Monday, February 07, 2005

M.S. Subbulakshmi - 008

It is said that after a concert while MS was still in her teens, Dakshinamurti Pillai addressed the vidwans present and said,"Why do you indulge in acrobatics? Observe the way this little girl sings, and learn the art of simplicity from her." MS had the greatest admiration for him and claimed to have been influenced by him in her formative years.
(from Great Masters of Carnatic Music:1930-1965 by Indira Menon)

Thursday, February 03, 2005

Pudukottai Dakshinamurthi Pillai (1875-1937)

Dakshinamurti Pillai was an awe-inspiring musician of those times. He played mridangam, ghatam, and kanjira.

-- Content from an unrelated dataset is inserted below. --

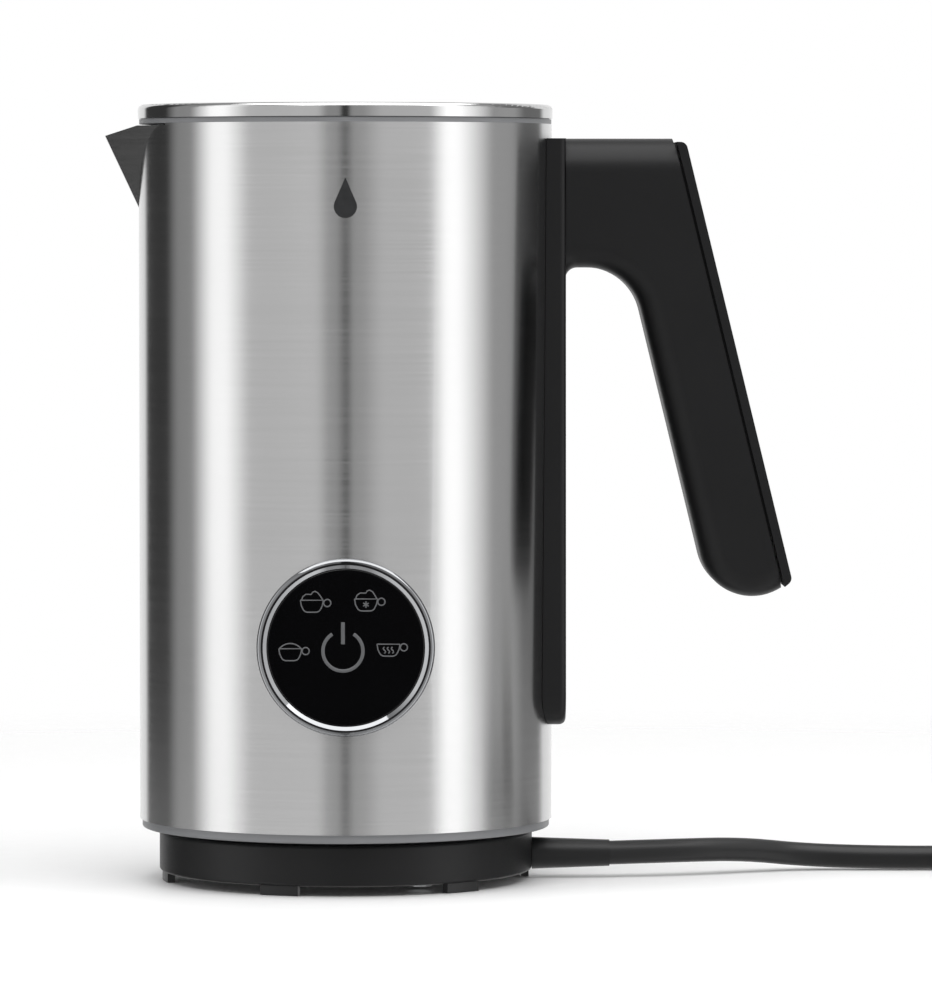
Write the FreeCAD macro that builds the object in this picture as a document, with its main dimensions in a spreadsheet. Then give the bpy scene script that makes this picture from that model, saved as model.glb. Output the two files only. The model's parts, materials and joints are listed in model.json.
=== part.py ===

He learnt mridangam under Tanjore Narayanaswami Appa and became the student of Manppondia Pillai, a wizard, at the age of twenty-five. He then joined Balamani Ammal's troupe as percussionist. He was a colossus; a familiar figure - respected and admired. A percussion combination that was considered to be memorable and was thought to raise the standards of the concert was, Palghat Mani Iyer and Palani Subramanyam Pillai on the mridangam, and Dakshinamurti Pillai on the kanjira. He was an eternal source of encouragement to the young and an inspiration to great masters like Karaikudi Sambasiva Iyer and Konerirajapuram Vaidyanatha Iyer.